Reviewed by Kim White, Head of Hoyt Library

Wednesday, July 26, 2017

The Marsh King's Daughter by Karen Dionne

This book takes place in the Tahquamenon River Valley in Michigan’s Upper Peninsula.  That alone made it a fun read.  The descriptions of plants, animals, and insects is vivid.  Helena and her parents lived in a remote cabin that was surrounded by a marsh.  They didn’t have electricity, running water or a car.  She never went to school and learned how to read from old National Geographic magazines.  Her father taught her all about nature, how to hunt and gather food, and how to survive in her harsh environment.  She never saw anyone other than her parents.  Then, when she was 12, she discovered that her father had kidnapped her mother and was holding them captive.  After a harrowing turn of events, Helena and her mother escape and Helena suddenly finds herself thrown into a world she knows nothing about.  Years pass and the past that Helena fought so hard to leave behind is staring her down.

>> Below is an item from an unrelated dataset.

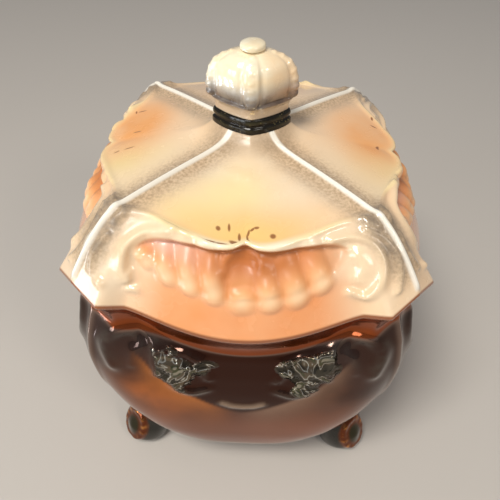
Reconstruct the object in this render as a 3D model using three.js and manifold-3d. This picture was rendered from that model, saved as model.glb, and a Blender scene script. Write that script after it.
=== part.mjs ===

There's only one thing for Helena to do . . .


Reviewed by Fiona Swift

Monday, June 5, 2017

The Sleepwalker by Chris Bohjalian

The Sleepwalker is the newest release by bestselling author Chris Bohjalian.  Bohjalian is a master at creating tightly written novels that are both haunting and mysterious at the same time, and Sleepwalker is no exception.  The book revolves around the very interesting concept of sleepwalking and its profound effects on both the afflicted and their families.  He weaves a compelling mystery around a New England mother and sleepwalker that goes missing and the heartache her family endures while trying to piece together the events leading up to and surrounding her disappearance.  The scientific and emotional perils of sleepwalking are carefully explored.  As always with Bohjalian’s books, the ending is both surprising and satisfying.  Highly recommended for readers of psychological thrillers, mysteries, and Jodi Picoult fans!